What you need to do:
Provide the data again in its entirety, exactly as given.
================
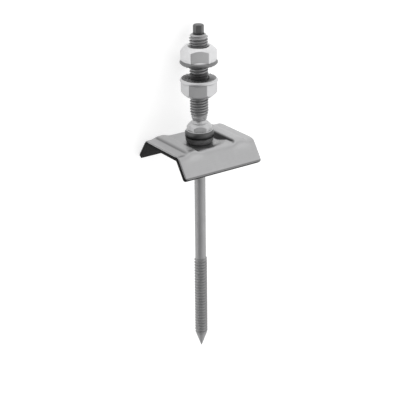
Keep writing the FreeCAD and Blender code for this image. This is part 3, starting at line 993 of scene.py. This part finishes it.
# %% [markdown]
# ## Saddle
# The saddle is one folded and pressed sheet. The CAD solid has every fold, the dish and both beads,
# but with crisp lines where they meet, and a press leaves soft ones. So a copy of the solid is laid
# in the screw's frame and made an even fine mesh by a voxel Remesh. Two Smooth modifiers then roll
# its creases softer, one all over but less at the sheared rims, and a longer one at the folds alone.
# The size and every form stay.

# %% An even fine copy of the saddle
SADDLE_VOXEL = 0.35 * MM
saddle_solid = bmesh.new()
saddle_solid.from_mesh(frame["nodes"]["saddle"].data)
bmesh.ops.remove_doubles(saddle_solid, verts=saddle_solid.verts, dist=MERGE_DISTANCE)
saddle_mesh = bpy.data.meshes.new("saddle_draft")
saddle_solid.to_mesh(saddle_mesh)
saddle_solid.free()
saddle_mesh.transform(lie.inverted())
saddle_draft = add_object("saddle_draft", saddle_mesh)
even = saddle_draft.modifiers.new("even", "REMESH")
even.mode = "VOXEL"
even.voxel_size = SADDLE_VOXEL
even_saddle = plain_copy(saddle_draft, "even_saddle")
print("Points in the even saddle:", len(even_saddle.data.vertices))

# %% Roll its pressed lines softer, the sheared rims least and the folds most
SADDLE_HALF_LENGTH = 25.0 * MM
RIM_REACH = 2.0 * MM
RIM_SHARE = 0.3
FOLD_START = 12.5 * MM
FOLD_REACH = 2.0 * MM
ROUNDS_EVERYWHERE = 26
ROUNDS_AT_FOLDS = 110
PRESSED_SMOOTH_ANGLE = math.radians(80)
foot_height = min(vertex.co.z for vertex in even_saddle.data.vertices)
inner_share = even_saddle.vertex_groups.new(name="inside the rims")
fold_share = even_saddle.vertex_groups.new(name="at the folds")
for vertex in even_saddle.data.vertices:
    place = vertex.co
    from_rim = min(SADDLE_HALF_LENGTH - abs(place.x), place.z - foot_height)
    inside = max(RIM_SHARE, min(1.0, from_rim / RIM_REACH))
    at_fold = max(0.0, min(1.0, (abs(place.y) - FOLD_START) / FOLD_REACH))
    inner_share.add([vertex.index], inside, "REPLACE")
    fold_share.add([vertex.index], at_fold * inside, "REPLACE")
for group_name, rounds in (("inside the rims", ROUNDS_EVERYWHERE), ("at the folds", ROUNDS_AT_FOLDS)):
    rolled = even_saddle.modifiers.new(group_name, "SMOOTH")
    rolled.factor = 0.5
    rolled.iterations = rounds
    rolled.vertex_group = group_name
pressed_saddle = plain_copy(even_saddle, "pressed_saddle")
dress(pressed_saddle, saddle_aluminium, ["saddle"])
pressed_saddle.vertex_groups.clear()
pressed_saddle.data.set_sharp_from_angle(angle=PRESSED_SMOOTH_ANGLE)

# %% [markdown]
# ## Lining
# The rubber under the saddle is right as a solid, so it stays as it is and only gets its finish.

# %% Finish the CAD node that stays
lining = frame["nodes"]["saddle_lining"]
for holder in lining.material_slots:
    holder.material = lining_rubber
print("saddle_lining has", len(lining.data.polygons), "faces, material slots:", len(lining.material_slots))

# %% [markdown]
# ## Floor, world and lamps
# The background of the photograph is pure white with a faint shadow. The floor is pale grey, and it
# is lifted to white only for the rays that see it, so its shadow stays and no extra light falls on
# the part. The world is brighter on one side, as a studio is by its window. The same rays see a white
# wall round the horizon, up to 14 degrees, so that the background is white in low views and in the
# bright metal too. Metal shows what stands round it, so the lamps are large soft panels, placed in
# the screw's frame as the photographer's were.

# %% Floor
WHITE = (1, 1, 1, 1)
FLOOR_GREY = (0.6, 0.6, 0.6, 1)
FLOOR_LIFT = 0.68
FLOOR_DROP = 0.02 * MM
HALF_FLOOR = 3.0
floor_mesh = bpy.data.meshes.new("floor")
floor_mesh.from_pydata(
    [(HALF_FLOOR * x, HALF_FLOOR * y, -FLOOR_DROP) for x, y in ((-1, -1), (1, -1), (1, 1), (-1, 1))],
    [], [(0, 1, 2, 3)],
)
floor = add_object("floor", floor_mesh)


def seen_rays(tree):
    """1 for rays from the camera, in reflections and through glass, and 0 for light on the part."""
    path = tree.nodes.new("ShaderNodeLightPath")
    direct = add_math(tree, "MAXIMUM", path.outputs["Is Camera Ray"], path.outputs["Is Glossy Ray"])
    return add_math(tree, "MAXIMUM", direct, path.outputs["Is Transmission Ray"])


floor_paint, floor_tree, floor_shader = new_finish("floor_paint", 0.0)
floor_shader.inputs["Base Color"].default_value = FLOOR_GREY
floor_shader.inputs["Roughness"].default_value = 0.9
floor_shader.inputs["Specular IOR Level"].default_value = 0.0
floor_shader.inputs["Emission Color"].default_value = WHITE
lift = product(floor_tree, seen_rays(floor_tree), FLOOR_LIFT)
floor_tree.links.new(lift, floor_shader.inputs["Emission Strength"])
floor.data.materials.append(floor_paint)
print("Floor:", 2 * HALF_FLOOR, "m wide,", round(FLOOR_DROP / MM, 2), "mm under the part")

# %% World
SKY_MEAN = 0.64
SKY_SLOPE = lie.to_3x3() @ Vector((0.57, -0.11, -0.12))
WALL_TOP = (0.24, 0.18)
world = bpy.data.worlds.new("surround")
bpy.context.scene.world = world
world.use_nodes = True
surround = world.node_tree
surround.nodes.clear()
sky = surround.nodes.new("ShaderNodeBackground")
backdrop = surround.nodes.new("ShaderNodeBackground")
choose = surround.nodes.new("ShaderNodeMixShader")
world_out = surround.nodes.new("ShaderNodeOutputWorld")
sky.inputs["Color"].default_value = WHITE
sky_direction = surround.nodes.new("ShaderNodeTexCoord").outputs["Generated"]
brighter_side = add_vector_math(surround, "DOT_PRODUCT", sky_direction, SKY_SLOPE, "Value")
surround.links.new(add_math(surround, "ADD", brighter_side, SKY_MEAN), sky.inputs["Strength"])
backdrop.inputs["Color"].default_value = WHITE
backdrop.inputs["Strength"].default_value = 1.0
near_horizon = climb_between(surround, split_vector(surround, sky_direction)["Z"], WALL_TOP)
surround.links.new(product(surround, seen_rays(surround), near_horizon), choose.inputs[0])
surround.links.new(sky.outputs[0], choose.inputs[1])
surround.links.new(backdrop.outputs[0], choose.inputs[2])
surround.links.new(choose.outputs[0], world_out.inputs["Surface"])
print("The surround at its brightest:", round(SKY_MEAN + SKY_SLOPE.length, 2))

# %% Lamps
PANEL_WIDTH = 0.7
PANEL_POWER = 0.4


def soft_panel(name, sideways_mm, toward_mm, up_mm):
    """A square panel placed in the screw's frame, as seen in the picture, and aimed at the saddle."""
    place = lie @ ((image_right * sideways_mm - away * toward_mm + Vector((0, 0, up_mm))) * MM)
    panel = bpy.data.lights.new(name, "AREA")
    panel.shape = "SQUARE"
    panel.size = PANEL_WIDTH
    panel.energy = PANEL_POWER
    lamp = add_object(name, panel)
    lamp.rotation_euler = (origin - place).to_track_quat("-Z", "Y").to_euler()
    lamp.location = place
    print(name, "hangs", round(place.z / MM), "mm over the floor")


soft_panel("right_panel", sideways_mm=700, toward_mm=350, up_mm=150)
soft_panel("overhead_panel", sideways_mm=100, toward_mm=300, up_mm=700)

# %% View transform
bpy.context.scene.view_settings.view_transform = "Standard"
================
Completed task:
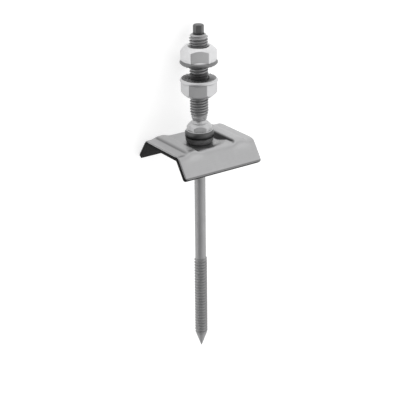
Keep writing the FreeCAD and Blender code for this image. This is part 3, starting at line 993 of scene.py. This part finishes it.
# %% [markdown]
# ## Saddle
# The saddle is one folded and pressed sheet. The CAD solid has every fold, the dish and both beads,
# but with crisp lines where they meet, and a press leaves soft ones. So a copy of the solid is laid
# in the screw's frame and made an even fine mesh by a voxel Remesh. Two Smooth modifiers then roll
# its creases softer, one all over but less at the sheared rims, and a longer one at the folds alone.
# The size and every form stay.

# %% An even fine copy of the saddle
SADDLE_VOXEL = 0.35 * MM
saddle_solid = bmesh.new()
saddle_solid.from_mesh(frame["nodes"]["saddle"].data)
bmesh.ops.remove_doubles(saddle_solid, verts=saddle_solid.verts, dist=MERGE_DISTANCE)
saddle_mesh = bpy.data.meshes.new("saddle_draft")
saddle_solid.to_mesh(saddle_mesh)
saddle_solid.free()
saddle_mesh.transform(lie.inverted())
saddle_draft = add_object("saddle_draft", saddle_mesh)
even = saddle_draft.modifiers.new("even", "REMESH")
even.mode = "VOXEL"
even.voxel_size = SADDLE_VOXEL
even_saddle = plain_copy(saddle_draft, "even_saddle")
print("Points in the even saddle:", len(even_saddle.data.vertices))

# %% Roll its pressed lines softer, the sheared rims least and the folds most
SADDLE_HALF_LENGTH = 25.0 * MM
RIM_REACH = 2.0 * MM
RIM_SHARE = 0.3
FOLD_START = 12.5 * MM
FOLD_REACH = 2.0 * MM
ROUNDS_EVERYWHERE = 26
ROUNDS_AT_FOLDS = 110
PRESSED_SMOOTH_ANGLE = math.radians(80)
foot_height = min(vertex.co.z for vertex in even_saddle.data.vertices)
inner_share = even_saddle.vertex_groups.new(name="inside the rims")
fold_share = even_saddle.vertex_groups.new(name="at the folds")
for vertex in even_saddle.data.vertices:
    place = vertex.co
    from_rim = min(SADDLE_HALF_LENGTH - abs(place.x), place.z - foot_height)
    inside = max(RIM_SHARE, min(1.0, from_rim / RIM_REACH))
    at_fold = max(0.0, min(1.0, (abs(place.y) - FOLD_START) / FOLD_REACH))
    inner_share.add([vertex.index], inside, "REPLACE")
    fold_share.add([vertex.index], at_fold * inside, "REPLACE")
for group_name, rounds in (("inside the rims", ROUNDS_EVERYWHERE), ("at the folds", ROUNDS_AT_FOLDS)):
    rolled = even_saddle.modifiers.new(group_name, "SMOOTH")
    rolled.factor = 0.5
    rolled.iterations = rounds
    rolled.vertex_group = group_name
pressed_saddle = plain_copy(even_saddle, "pressed_saddle")
dress(pressed_saddle, saddle_aluminium, ["saddle"])
pressed_saddle.vertex_groups.clear()
pressed_saddle.data.set_sharp_from_angle(angle=PRESSED_SMOOTH_ANGLE)

# %% [markdown]
# ## Lining
# The rubber under the saddle is right as a solid, so it stays as it is and only gets its finish.

# %% Finish the CAD node that stays
lining = frame["nodes"]["saddle_lining"]
for holder in lining.material_slots:
    holder.material = lining_rubber
print("saddle_lining has", len(lining.data.polygons), "faces, material slots:", len(lining.material_slots))

# %% [markdown]
# ## Floor, world and lamps
# The background of the photograph is pure white with a faint shadow. The floor is pale grey, and it
# is lifted to white only for the rays that see it, so its shadow stays and no extra light falls on
# the part. The world is brighter on one side, as a studio is by its window. The same rays see a white
# wall round the horizon, up to 14 degrees, so that the background is white in low views and in the
# bright metal too. Metal shows what stands round it, so the lamps are large soft panels, placed in
# the screw's frame as the photographer's were.

# %% Floor
WHITE = (1, 1, 1, 1)
FLOOR_GREY = (0.6, 0.6, 0.6, 1)
FLOOR_LIFT = 0.68
FLOOR_DROP = 0.02 * MM
HALF_FLOOR = 3.0
floor_mesh = bpy.data.meshes.new("floor")
floor_mesh.from_pydata(
    [(HALF_FLOOR * x, HALF_FLOOR * y, -FLOOR_DROP) for x, y in ((-1, -1), (1, -1), (1, 1), (-1, 1))],
    [], [(0, 1, 2, 3)],
)
floor = add_object("floor", floor_mesh)


def seen_rays(tree):
    """1 for rays from the camera, in reflections and through glass, and 0 for light on the part."""
    path = tree.nodes.new("ShaderNodeLightPath")
    direct = add_math(tree, "MAXIMUM", path.outputs["Is Camera Ray"], path.outputs["Is Glossy Ray"])
    return add_math(tree, "MAXIMUM", direct, path.outputs["Is Transmission Ray"])


floor_paint, floor_tree, floor_shader = new_finish("floor_paint", 0.0)
floor_shader.inputs["Base Color"].default_value = FLOOR_GREY
floor_shader.inputs["Roughness"].default_value = 0.9
floor_shader.inputs["Specular IOR Level"].default_value = 0.0
floor_shader.inputs["Emission Color"].default_value = WHITE
lift = product(floor_tree, seen_rays(floor_tree), FLOOR_LIFT)
floor_tree.links.new(lift, floor_shader.inputs["Emission Strength"])
floor.data.materials.append(floor_paint)
print("Floor:", 2 * HALF_FLOOR, "m wide,", round(FLOOR_DROP / MM, 2), "mm under the part")

# %% World
SKY_MEAN = 0.64
SKY_SLOPE = lie.to_3x3() @ Vector((0.57, -0.11, -0.12))
WALL_TOP = (0.24, 0.18)
world = bpy.data.worlds.new("surround")
bpy.context.scene.world = world
world.use_nodes = True
surround = world.node_tree
surround.nodes.clear()
sky = surround.nodes.new("ShaderNodeBackground")
backdrop = surround.nodes.new("ShaderNodeBackground")
choose = surround.nodes.new("ShaderNodeMixShader")
world_out = surround.nodes.new("ShaderNodeOutputWorld")
sky.inputs["Color"].default_value = WHITE
sky_direction = surround.nodes.new("ShaderNodeTexCoord").outputs["Generated"]
brighter_side = add_vector_math(surround, "DOT_PRODUCT", sky_direction, SKY_SLOPE, "Value")
surround.links.new(add_math(surround, "ADD", brighter_side, SKY_MEAN), sky.inputs["Strength"])
backdrop.inputs["Color"].default_value = WHITE
backdrop.inputs["Strength"].default_value = 1.0
near_horizon = climb_between(surround, split_vector(surround, sky_direction)["Z"], WALL_TOP)
surround.links.new(product(surround, seen_rays(surround), near_horizon), choose.inputs[0])
surround.links.new(sky.outputs[0], choose.inputs[1])
surround.links.new(backdrop.outputs[0], choose.inputs[2])
surround.links.new(choose.outputs[0], world_out.inputs["Surface"])
print("The surround at its brightest:", round(SKY_MEAN + SKY_SLOPE.length, 2))

# %% Lamps
PANEL_WIDTH = 0.7
PANEL_POWER = 0.4


def soft_panel(name, sideways_mm, toward_mm, up_mm):
    """A square panel placed in the screw's frame, as seen in the picture, and aimed at the saddle."""
    place = lie @ ((image_right * sideways_mm - away * toward_mm + Vector((0, 0, up_mm))) * MM)
    panel = bpy.data.lights.new(name, "AREA")
    panel.shape = "SQUARE"
    panel.size = PANEL_WIDTH
    panel.energy = PANEL_POWER
    lamp = add_object(name, panel)
    lamp.rotation_euler = (origin - place).to_track_quat("-Z", "Y").to_euler()
    lamp.location = place
    print(name, "hangs", round(place.z / MM), "mm over the floor")


soft_panel("right_panel", sideways_mm=700, toward_mm=350, up_mm=150)
soft_panel("overhead_panel", sideways_mm=100, toward_mm=300, up_mm=700)

# %% View transform
bpy.context.scene.view_settings.view_transform = "Standard"